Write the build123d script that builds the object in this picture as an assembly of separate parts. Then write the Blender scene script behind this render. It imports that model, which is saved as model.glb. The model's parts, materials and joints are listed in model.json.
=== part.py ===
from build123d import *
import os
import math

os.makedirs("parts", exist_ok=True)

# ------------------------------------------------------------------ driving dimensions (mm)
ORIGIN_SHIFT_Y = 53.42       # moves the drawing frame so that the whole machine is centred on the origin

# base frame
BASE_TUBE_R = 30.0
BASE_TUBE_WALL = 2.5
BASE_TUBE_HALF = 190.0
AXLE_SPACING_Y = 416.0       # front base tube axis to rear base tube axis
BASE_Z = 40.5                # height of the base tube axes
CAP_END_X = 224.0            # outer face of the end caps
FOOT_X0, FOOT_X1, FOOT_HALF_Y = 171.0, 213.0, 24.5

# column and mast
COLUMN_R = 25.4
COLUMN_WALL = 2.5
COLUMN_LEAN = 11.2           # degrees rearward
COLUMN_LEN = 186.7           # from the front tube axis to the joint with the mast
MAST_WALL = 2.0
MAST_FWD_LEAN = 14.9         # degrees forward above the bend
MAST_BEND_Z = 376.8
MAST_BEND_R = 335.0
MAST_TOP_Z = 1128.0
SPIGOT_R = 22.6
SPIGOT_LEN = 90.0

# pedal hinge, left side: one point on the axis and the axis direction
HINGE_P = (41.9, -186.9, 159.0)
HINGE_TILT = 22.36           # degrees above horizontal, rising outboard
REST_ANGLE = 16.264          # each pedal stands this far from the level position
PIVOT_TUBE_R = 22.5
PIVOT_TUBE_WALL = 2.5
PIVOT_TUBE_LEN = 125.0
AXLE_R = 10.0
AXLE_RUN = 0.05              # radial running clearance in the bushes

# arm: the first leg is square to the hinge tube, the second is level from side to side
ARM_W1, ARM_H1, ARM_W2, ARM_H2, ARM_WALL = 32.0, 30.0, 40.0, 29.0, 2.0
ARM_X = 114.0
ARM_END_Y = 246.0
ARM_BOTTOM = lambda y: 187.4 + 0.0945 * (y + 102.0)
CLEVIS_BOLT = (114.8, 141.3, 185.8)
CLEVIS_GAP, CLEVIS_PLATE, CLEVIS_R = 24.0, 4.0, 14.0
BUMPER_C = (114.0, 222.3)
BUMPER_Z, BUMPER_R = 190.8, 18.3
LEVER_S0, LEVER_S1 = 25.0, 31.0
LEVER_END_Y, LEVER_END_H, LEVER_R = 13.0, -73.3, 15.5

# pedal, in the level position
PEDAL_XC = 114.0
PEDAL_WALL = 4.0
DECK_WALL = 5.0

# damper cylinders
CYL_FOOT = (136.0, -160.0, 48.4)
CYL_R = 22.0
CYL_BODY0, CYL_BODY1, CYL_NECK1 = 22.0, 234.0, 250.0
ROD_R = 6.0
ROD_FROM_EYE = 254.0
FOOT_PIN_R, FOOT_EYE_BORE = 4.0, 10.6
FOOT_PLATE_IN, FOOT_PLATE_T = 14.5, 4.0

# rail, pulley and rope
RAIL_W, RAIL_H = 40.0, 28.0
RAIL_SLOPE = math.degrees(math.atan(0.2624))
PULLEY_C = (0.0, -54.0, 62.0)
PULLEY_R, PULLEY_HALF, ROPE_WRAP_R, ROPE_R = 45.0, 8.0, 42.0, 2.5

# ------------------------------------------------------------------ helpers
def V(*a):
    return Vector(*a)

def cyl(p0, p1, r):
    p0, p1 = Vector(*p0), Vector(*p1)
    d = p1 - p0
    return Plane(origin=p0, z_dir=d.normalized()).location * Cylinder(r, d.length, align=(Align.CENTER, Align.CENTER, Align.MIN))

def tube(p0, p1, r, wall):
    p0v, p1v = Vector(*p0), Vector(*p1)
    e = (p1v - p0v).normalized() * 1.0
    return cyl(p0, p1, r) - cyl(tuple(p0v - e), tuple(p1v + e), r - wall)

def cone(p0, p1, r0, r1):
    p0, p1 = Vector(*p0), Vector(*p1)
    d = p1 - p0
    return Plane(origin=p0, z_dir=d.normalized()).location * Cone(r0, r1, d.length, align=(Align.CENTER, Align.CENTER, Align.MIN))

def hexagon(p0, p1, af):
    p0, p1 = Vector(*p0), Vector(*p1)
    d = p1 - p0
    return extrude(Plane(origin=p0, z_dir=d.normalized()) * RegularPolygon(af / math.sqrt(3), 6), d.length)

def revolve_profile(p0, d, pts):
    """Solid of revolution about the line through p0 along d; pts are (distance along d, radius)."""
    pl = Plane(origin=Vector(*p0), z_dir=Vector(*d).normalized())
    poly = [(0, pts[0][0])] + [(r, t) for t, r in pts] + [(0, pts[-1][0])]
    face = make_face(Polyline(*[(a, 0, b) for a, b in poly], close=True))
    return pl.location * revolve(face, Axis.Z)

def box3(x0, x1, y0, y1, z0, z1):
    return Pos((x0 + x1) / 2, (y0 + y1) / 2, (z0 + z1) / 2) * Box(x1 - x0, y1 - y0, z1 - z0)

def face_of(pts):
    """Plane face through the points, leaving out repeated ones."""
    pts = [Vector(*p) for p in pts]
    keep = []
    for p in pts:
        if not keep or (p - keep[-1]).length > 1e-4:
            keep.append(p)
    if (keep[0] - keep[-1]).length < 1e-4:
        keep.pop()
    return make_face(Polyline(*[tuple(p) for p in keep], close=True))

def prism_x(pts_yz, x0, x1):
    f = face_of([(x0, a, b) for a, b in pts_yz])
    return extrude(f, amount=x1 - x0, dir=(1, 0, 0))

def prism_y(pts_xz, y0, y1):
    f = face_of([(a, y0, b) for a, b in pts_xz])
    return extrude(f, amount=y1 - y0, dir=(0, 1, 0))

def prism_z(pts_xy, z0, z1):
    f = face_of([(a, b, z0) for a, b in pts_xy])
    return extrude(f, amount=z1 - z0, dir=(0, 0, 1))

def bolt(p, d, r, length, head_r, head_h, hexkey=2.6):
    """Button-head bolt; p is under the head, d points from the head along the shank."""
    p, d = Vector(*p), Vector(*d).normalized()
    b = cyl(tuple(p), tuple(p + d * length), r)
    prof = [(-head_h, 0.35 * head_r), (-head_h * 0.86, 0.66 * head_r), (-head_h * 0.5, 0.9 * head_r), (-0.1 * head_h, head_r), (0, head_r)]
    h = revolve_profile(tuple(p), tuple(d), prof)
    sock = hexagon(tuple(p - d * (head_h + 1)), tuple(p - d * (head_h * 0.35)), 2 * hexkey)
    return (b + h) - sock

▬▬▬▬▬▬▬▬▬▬

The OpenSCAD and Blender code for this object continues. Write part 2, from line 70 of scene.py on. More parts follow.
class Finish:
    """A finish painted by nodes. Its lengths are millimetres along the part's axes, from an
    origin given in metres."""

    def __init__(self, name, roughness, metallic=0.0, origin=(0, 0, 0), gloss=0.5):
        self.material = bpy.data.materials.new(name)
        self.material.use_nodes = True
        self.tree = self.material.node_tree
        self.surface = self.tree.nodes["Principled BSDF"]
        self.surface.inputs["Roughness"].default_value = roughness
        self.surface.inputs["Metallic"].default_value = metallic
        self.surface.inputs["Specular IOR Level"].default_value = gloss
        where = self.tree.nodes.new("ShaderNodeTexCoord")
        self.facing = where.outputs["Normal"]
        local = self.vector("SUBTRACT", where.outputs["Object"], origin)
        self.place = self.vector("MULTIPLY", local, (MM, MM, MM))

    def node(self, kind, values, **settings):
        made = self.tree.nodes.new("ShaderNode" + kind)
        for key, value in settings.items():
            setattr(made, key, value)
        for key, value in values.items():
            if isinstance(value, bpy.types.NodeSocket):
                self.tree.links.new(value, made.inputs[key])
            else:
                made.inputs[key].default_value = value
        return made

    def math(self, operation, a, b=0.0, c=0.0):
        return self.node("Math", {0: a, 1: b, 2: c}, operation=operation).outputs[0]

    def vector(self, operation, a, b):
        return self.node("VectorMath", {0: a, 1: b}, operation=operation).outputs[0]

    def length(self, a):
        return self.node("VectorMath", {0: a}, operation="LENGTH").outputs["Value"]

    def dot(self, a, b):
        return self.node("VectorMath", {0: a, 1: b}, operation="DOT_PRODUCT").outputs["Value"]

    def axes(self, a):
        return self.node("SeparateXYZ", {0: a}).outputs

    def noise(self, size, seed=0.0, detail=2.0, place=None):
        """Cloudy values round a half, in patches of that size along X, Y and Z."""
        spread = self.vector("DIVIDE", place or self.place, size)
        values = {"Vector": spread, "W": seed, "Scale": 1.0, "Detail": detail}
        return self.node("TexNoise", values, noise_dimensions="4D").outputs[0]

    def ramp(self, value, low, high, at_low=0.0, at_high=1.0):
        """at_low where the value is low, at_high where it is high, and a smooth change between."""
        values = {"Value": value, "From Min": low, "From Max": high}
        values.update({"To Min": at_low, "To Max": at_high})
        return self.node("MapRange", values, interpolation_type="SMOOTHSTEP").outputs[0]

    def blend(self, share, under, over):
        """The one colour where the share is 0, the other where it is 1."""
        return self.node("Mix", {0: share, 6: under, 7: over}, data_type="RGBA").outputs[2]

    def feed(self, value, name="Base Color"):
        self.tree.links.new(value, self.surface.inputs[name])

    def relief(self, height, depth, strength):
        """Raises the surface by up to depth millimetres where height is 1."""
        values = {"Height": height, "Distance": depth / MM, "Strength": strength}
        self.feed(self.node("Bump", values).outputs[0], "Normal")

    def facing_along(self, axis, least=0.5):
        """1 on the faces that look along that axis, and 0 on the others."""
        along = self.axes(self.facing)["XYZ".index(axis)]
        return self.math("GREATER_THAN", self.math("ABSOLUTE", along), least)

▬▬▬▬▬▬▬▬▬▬

→ PROBLEM REQUIREMENTS
Reproduce, without alteration, solely the lines beginning at the line that includes "Write the build123d" and ending at the line that includes "LEVER_END_Y, LEVER_END_H, LEVER_R", both lines included.

→ RESPONSE FOR THIS EXERCISE
Write the build123d script that builds the object in this picture as an assembly of separate parts. Then write the Blender scene script behind this render. It imports that model, which is saved as model.glb. The model's parts, materials and joints are listed in model.json.
=== part.py ===
from build123d import *
import os
import math

os.makedirs("parts", exist_ok=True)

# ------------------------------------------------------------------ driving dimensions (mm)
ORIGIN_SHIFT_Y = 53.42       # moves the drawing frame so that the whole machine is centred on the origin

# base frame
BASE_TUBE_R = 30.0
BASE_TUBE_WALL = 2.5
BASE_TUBE_HALF = 190.0
AXLE_SPACING_Y = 416.0       # front base tube axis to rear base tube axis
BASE_Z = 40.5                # height of the base tube axes
CAP_END_X = 224.0            # outer face of the end caps
FOOT_X0, FOOT_X1, FOOT_HALF_Y = 171.0, 213.0, 24.5

# column and mast
COLUMN_R = 25.4
COLUMN_WALL = 2.5
COLUMN_LEAN = 11.2           # degrees rearward
COLUMN_LEN = 186.7           # from the front tube axis to the joint with the mast
MAST_WALL = 2.0
MAST_FWD_LEAN = 14.9         # degrees forward above the bend
MAST_BEND_Z = 376.8
MAST_BEND_R = 335.0
MAST_TOP_Z = 1128.0
SPIGOT_R = 22.6
SPIGOT_LEN = 90.0

# pedal hinge, left side: one point on the axis and the axis direction
HINGE_P = (41.9, -186.9, 159.0)
HINGE_TILT = 22.36           # degrees above horizontal, rising outboard
REST_ANGLE = 16.264          # each pedal stands this far from the level position
PIVOT_TUBE_R = 22.5
PIVOT_TUBE_WALL = 2.5
PIVOT_TUBE_LEN = 125.0
AXLE_R = 10.0
AXLE_RUN = 0.05              # radial running clearance in the bushes

# arm: the first leg is square to the hinge tube, the second is level from side to side
ARM_W1, ARM_H1, ARM_W2, ARM_H2, ARM_WALL = 32.0, 30.0, 40.0, 29.0, 2.0
ARM_X = 114.0
ARM_END_Y = 246.0
ARM_BOTTOM = lambda y: 187.4 + 0.0945 * (y + 102.0)
CLEVIS_BOLT = (114.8, 141.3, 185.8)
CLEVIS_GAP, CLEVIS_PLATE, CLEVIS_R = 24.0, 4.0, 14.0
BUMPER_C = (114.0, 222.3)
BUMPER_Z, BUMPER_R = 190.8, 18.3
LEVER_S0, LEVER_S1 = 25.0, 31.0
LEVER_END_Y, LEVER_END_H, LEVER_R = 13.0, -73.3, 15.5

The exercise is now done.